What Is a TLC License? NYC For-Hire Vehicle Rules Explained (2026)

Education · Updated July 2026 · 8 min read

If you've booked a black car in New York City, the single most important thing separating a legitimate, insured ride from a liability is two words: TLC license. Here's exactly what that means, why it matters, and how to make sure the car pulling up for you is legal.

What the TLC Actually Is

The New York City Taxi & Limousine Commission (TLC) is the agency that licenses and regulates every for-hire vehicle in the five boroughs — yellow cabs, green cabs, black cars, limousines, and app-based rideshare. If a vehicle is being paid to carry passengers in NYC, both the driver and the vehicle must carry a valid TLC license. There are no exceptions, and the fines for operating without one are steep.

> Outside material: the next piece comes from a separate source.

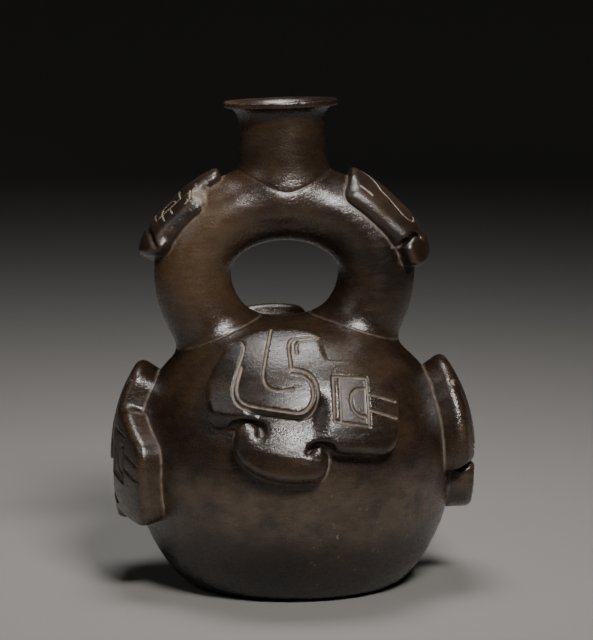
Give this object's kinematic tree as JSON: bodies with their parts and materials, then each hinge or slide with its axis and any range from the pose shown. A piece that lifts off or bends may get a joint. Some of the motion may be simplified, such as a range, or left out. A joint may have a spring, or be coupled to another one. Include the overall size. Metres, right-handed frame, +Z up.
{
  "type": "stirrup spout vessel",
  "caption": "Hollow globular pottery bottle with a ring-shaped stirrup, a flaring spout and thick carved relief slabs round its belly and on the stirrup's shoulders.",
  "frame": {"origin": "centre of the flat underside that the vessel stands on", "axes": "+Z up through the spout; +X to the right as seen from the front, along the stirrup; -Y is the front"},
  "size_m": [0.181, 0.1754, 0.2393],
  "materials": {
    "burnished_clay": "burnished, dark brown-black reduced clay with pale residue in the incised lines"
  },
  "bodies": {
    "root": {"vessel": "burnished_clay"}
  },
  "joints": []
}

Why a TLC License Protects You

A TLC license isn't bureaucratic box-ticking — it's your safety net:

  • The driver has passed a fingerprint-based background check
  • The driver has completed TLC-approved defensive driving and passenger-safety training
  • The vehicle carries commercial insurance at far higher limits than a personal auto policy
  • The vehicle passes mandatory multi-point safety inspections several times a year
  • There is a regulated complaint and accountability process behind every ride

Book an unlicensed "gypsy" car and none of that applies — if something goes wrong, you may have no coverage at all.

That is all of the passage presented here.